-- START Dataset section --

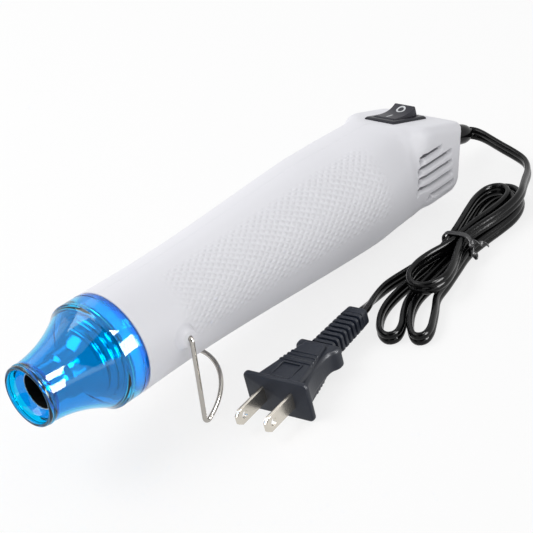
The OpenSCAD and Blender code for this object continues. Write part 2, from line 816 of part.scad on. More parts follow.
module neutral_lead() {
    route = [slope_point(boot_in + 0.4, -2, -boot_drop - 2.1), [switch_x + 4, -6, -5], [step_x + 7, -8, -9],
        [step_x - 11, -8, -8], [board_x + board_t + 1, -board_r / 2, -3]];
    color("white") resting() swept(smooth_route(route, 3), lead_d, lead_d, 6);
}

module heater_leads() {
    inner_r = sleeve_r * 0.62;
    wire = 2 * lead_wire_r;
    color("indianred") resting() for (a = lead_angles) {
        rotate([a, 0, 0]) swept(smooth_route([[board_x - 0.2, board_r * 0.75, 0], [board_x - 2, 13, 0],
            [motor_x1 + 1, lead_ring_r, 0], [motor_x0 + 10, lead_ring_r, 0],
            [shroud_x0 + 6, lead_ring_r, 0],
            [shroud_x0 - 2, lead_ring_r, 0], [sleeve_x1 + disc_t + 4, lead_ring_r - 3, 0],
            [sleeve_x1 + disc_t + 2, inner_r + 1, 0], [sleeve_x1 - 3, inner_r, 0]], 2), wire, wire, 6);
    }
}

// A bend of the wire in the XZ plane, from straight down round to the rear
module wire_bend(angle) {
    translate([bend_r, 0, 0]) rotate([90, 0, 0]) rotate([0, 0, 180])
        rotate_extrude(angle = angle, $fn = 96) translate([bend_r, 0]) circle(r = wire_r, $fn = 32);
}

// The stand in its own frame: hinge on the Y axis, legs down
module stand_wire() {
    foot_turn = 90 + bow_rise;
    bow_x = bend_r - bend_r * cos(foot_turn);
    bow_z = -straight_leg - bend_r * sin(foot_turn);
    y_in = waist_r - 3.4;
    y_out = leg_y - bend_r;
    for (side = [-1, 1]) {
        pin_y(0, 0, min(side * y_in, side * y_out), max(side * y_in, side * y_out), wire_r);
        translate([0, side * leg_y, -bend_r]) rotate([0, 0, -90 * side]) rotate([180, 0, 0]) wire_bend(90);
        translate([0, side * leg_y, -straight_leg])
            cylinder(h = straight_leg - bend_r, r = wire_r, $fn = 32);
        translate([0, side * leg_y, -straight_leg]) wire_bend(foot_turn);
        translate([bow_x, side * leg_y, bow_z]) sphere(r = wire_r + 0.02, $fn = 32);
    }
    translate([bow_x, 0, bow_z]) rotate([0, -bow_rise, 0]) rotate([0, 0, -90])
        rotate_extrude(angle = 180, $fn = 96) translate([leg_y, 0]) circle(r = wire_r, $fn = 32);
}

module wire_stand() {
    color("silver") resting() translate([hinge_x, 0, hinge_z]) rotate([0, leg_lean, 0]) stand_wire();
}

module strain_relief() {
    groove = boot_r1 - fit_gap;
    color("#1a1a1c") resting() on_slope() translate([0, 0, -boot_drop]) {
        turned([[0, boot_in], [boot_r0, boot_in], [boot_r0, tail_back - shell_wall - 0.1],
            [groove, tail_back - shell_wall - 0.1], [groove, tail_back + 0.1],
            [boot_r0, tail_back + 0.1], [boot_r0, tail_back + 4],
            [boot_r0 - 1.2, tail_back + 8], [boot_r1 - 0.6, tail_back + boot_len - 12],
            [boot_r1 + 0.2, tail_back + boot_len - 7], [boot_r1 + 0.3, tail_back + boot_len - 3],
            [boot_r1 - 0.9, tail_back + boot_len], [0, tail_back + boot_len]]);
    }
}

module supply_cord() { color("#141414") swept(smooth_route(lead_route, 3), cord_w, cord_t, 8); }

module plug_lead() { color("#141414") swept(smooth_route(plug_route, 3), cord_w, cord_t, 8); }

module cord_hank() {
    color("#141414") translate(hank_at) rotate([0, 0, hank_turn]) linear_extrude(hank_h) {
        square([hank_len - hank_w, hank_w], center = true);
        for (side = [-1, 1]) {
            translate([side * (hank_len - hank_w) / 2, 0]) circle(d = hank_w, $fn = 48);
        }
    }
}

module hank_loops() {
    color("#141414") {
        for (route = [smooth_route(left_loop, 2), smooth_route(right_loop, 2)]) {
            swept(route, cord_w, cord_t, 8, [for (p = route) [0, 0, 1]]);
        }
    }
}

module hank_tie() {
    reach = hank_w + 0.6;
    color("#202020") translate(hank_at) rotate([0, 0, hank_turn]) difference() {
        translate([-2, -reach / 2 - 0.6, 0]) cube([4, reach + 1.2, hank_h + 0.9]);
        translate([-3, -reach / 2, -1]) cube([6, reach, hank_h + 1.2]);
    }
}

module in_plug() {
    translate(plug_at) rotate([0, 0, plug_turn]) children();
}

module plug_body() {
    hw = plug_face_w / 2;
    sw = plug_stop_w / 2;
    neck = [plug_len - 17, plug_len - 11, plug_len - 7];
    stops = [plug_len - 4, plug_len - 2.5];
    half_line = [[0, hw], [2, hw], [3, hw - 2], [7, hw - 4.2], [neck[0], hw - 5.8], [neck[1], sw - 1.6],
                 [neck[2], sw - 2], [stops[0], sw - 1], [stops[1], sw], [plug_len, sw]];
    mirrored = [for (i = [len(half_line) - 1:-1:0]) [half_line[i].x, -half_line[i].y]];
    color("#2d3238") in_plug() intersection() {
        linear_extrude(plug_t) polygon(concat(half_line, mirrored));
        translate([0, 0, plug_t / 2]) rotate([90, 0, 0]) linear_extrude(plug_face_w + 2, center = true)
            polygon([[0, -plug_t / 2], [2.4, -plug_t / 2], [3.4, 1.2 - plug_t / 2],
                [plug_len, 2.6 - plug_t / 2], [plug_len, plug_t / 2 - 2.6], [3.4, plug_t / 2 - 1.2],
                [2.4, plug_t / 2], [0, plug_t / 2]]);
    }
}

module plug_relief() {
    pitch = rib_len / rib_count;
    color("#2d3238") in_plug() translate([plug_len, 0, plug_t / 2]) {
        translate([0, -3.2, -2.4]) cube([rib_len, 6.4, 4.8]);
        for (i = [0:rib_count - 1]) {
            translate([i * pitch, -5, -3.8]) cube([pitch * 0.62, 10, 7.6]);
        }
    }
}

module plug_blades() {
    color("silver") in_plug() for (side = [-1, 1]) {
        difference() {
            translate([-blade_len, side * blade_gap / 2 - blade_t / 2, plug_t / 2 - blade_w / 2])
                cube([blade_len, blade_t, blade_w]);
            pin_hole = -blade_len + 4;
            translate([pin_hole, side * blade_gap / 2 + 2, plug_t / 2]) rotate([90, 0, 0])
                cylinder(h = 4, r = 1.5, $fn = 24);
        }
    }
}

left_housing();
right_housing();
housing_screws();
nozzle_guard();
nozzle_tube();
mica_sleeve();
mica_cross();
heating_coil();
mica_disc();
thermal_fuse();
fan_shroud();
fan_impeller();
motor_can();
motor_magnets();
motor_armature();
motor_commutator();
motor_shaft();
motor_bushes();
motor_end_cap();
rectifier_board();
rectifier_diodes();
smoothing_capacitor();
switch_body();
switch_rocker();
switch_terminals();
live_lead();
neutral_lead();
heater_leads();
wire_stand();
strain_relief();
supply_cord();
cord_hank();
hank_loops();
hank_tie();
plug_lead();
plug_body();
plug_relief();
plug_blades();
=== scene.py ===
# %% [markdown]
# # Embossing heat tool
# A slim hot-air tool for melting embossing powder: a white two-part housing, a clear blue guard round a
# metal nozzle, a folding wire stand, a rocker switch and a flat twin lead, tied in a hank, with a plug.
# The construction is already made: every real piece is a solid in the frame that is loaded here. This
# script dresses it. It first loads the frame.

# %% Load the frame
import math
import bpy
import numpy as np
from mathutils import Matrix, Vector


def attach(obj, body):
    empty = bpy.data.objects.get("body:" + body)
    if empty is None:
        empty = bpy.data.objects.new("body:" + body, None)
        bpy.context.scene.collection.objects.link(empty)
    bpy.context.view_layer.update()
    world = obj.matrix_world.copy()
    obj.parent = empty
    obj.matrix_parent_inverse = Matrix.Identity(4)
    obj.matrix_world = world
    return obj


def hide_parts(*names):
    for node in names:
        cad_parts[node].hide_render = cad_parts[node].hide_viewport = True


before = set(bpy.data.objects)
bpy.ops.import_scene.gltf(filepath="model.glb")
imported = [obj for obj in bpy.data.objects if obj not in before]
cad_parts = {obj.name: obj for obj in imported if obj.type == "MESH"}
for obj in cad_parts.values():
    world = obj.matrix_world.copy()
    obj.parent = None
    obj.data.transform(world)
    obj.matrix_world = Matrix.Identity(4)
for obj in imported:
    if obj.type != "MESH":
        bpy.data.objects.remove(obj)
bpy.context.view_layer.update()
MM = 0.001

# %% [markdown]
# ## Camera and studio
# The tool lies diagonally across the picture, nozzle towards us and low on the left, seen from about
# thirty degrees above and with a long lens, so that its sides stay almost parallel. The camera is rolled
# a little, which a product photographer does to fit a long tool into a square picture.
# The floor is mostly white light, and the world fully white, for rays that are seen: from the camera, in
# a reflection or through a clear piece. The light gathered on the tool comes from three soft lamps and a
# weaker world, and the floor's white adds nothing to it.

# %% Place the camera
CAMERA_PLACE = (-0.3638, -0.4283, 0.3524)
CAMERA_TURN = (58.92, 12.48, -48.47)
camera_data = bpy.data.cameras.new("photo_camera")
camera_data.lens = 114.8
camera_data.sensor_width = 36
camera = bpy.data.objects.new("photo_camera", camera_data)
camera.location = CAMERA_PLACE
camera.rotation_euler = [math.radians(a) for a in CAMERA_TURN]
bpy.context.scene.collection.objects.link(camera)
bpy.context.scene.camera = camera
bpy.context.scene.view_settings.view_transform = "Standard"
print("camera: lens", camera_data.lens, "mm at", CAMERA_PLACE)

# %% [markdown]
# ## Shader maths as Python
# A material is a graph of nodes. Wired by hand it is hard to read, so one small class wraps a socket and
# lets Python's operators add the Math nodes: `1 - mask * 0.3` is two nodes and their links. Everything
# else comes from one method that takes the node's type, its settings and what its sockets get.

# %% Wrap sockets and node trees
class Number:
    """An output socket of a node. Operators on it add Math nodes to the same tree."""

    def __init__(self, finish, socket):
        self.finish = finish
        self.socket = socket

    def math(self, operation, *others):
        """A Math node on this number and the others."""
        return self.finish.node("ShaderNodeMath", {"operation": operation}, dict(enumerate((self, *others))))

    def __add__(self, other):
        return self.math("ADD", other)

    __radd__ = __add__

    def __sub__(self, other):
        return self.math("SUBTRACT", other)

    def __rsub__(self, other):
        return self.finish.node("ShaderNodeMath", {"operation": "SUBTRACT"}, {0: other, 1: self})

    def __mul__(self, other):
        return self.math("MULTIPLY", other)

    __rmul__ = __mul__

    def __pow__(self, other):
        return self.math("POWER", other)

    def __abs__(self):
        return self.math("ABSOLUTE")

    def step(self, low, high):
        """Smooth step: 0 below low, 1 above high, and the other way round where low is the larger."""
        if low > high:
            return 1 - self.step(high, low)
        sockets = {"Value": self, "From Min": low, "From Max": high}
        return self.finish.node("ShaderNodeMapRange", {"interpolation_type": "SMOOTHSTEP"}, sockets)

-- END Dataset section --

What the task requires
In the listing above, find the line with "fan_impeller();" and the line with "cad_parts[node].hide_render = cad_parts[node].hide_viewport", then print exactly those lines and every line between them.

Reply
fan_impeller();
motor_can();
motor_magnets();
motor_armature();
motor_commutator();
motor_shaft();
motor_bushes();
motor_end_cap();
rectifier_board();
rectifier_diodes();
smoothing_capacitor();
switch_body();
switch_rocker();
switch_terminals();
live_lead();
neutral_lead();
heater_leads();
wire_stand();
strain_relief();
supply_cord();
cord_hank();
hank_loops();
hank_tie();
plug_lead();
plug_body();
plug_relief();
plug_blades();
=== scene.py ===
# %% [markdown]
# # Embossing heat tool
# A slim hot-air tool for melting embossing powder: a white two-part housing, a clear blue guard round a
# metal nozzle, a folding wire stand, a rocker switch and a flat twin lead, tied in a hank, with a plug.
# The construction is already made: every real piece is a solid in the frame that is loaded here. This
# script dresses it. It first loads the frame.

# %% Load the frame
import math
import bpy
import numpy as np
from mathutils import Matrix, Vector


def attach(obj, body):
    empty = bpy.data.objects.get("body:" + body)
    if empty is None:
        empty = bpy.data.objects.new("body:" + body, None)
        bpy.context.scene.collection.objects.link(empty)
    bpy.context.view_layer.update()
    world = obj.matrix_world.copy()
    obj.parent = empty
    obj.matrix_parent_inverse = Matrix.Identity(4)
    obj.matrix_world = world
    return obj


def hide_parts(*names):
    for node in names:
        cad_parts[node].hide_render = cad_parts[node].hide_viewport = True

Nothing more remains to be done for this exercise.